____ RECORDED INFORMATION

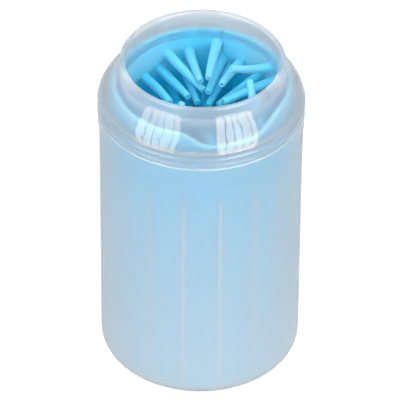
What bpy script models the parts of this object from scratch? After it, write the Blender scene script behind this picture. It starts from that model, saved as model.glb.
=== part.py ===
"""Paw washer cup: a ribbed tumbler, a bayonet collar with a round neck, a sealing ring between the two,
and a soft silicone mat, rolled into a tube, whose fingers point inwards.

The axis of the cup is Z and the cup rests on the plane Z = 0. The front is -Y. Angles round the axis are
given from the front towards +X. Lengths below are in millimetres and angles in degrees.
"""
import math

import bmesh
import bpy
from mathutils import Matrix, Vector

MM = 0.001
TURN_STEPS = 54
GAP = 0.3

# overall
HEIGHT = 155.0
COLLAR_RADIUS = 45.0

# tumbler
BASE_RADIUS = 43.75
BODY_TOP_RADIUS = 44.6
BODY_WALL = 1.8
FLOOR = 2.4
BASE_FILLET = 7.6
FOOT_RING_INNER = 31.0
FOOT_RECESS = 0.6
LEDGE_Z = 129.3
LEDGE_ROUND = 0.5
STEP_DEPTH = 3.0
FINISH_RADIUS = 42.3
FINISH_BORE = 41.0
FINISH_TOP = 134.9

# upright ribs inside the tumbler
RIB_COUNT = 16
RIB_FIRST = -10.3
RIB_THICK = 1.5
RIB_TIP_RADIUS = 39.6
RIB_FULL_TOP = 110.0
RIB_RUN_OUT_TOP = 116.0

# bayonet joint
LUG_COUNT = 4
CUP_LUG_START = 1.0
CUP_LUG_END = 43.0
CUP_LUG_RADIUS = 43.25
CUP_LUG_Z = (132.5, 134.2)
STOP_WIDTH = 1.8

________

* EXERCISE DIRECTIONS:
Give back exactly the material above from its opening line to the line bearing "and a soft silicone".

* ANSWER TO THIS PROBLEM:
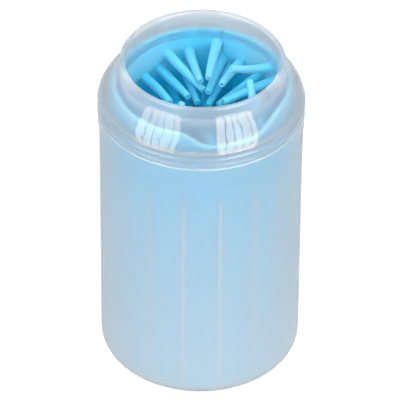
What bpy script models the parts of this object from scratch? After it, write the Blender scene script behind this picture. It starts from that model, saved as model.glb.
=== part.py ===
"""Paw washer cup: a ribbed tumbler, a bayonet collar with a round neck, a sealing ring between the two,
and a soft silicone mat, rolled into a tube, whose fingers point inwards.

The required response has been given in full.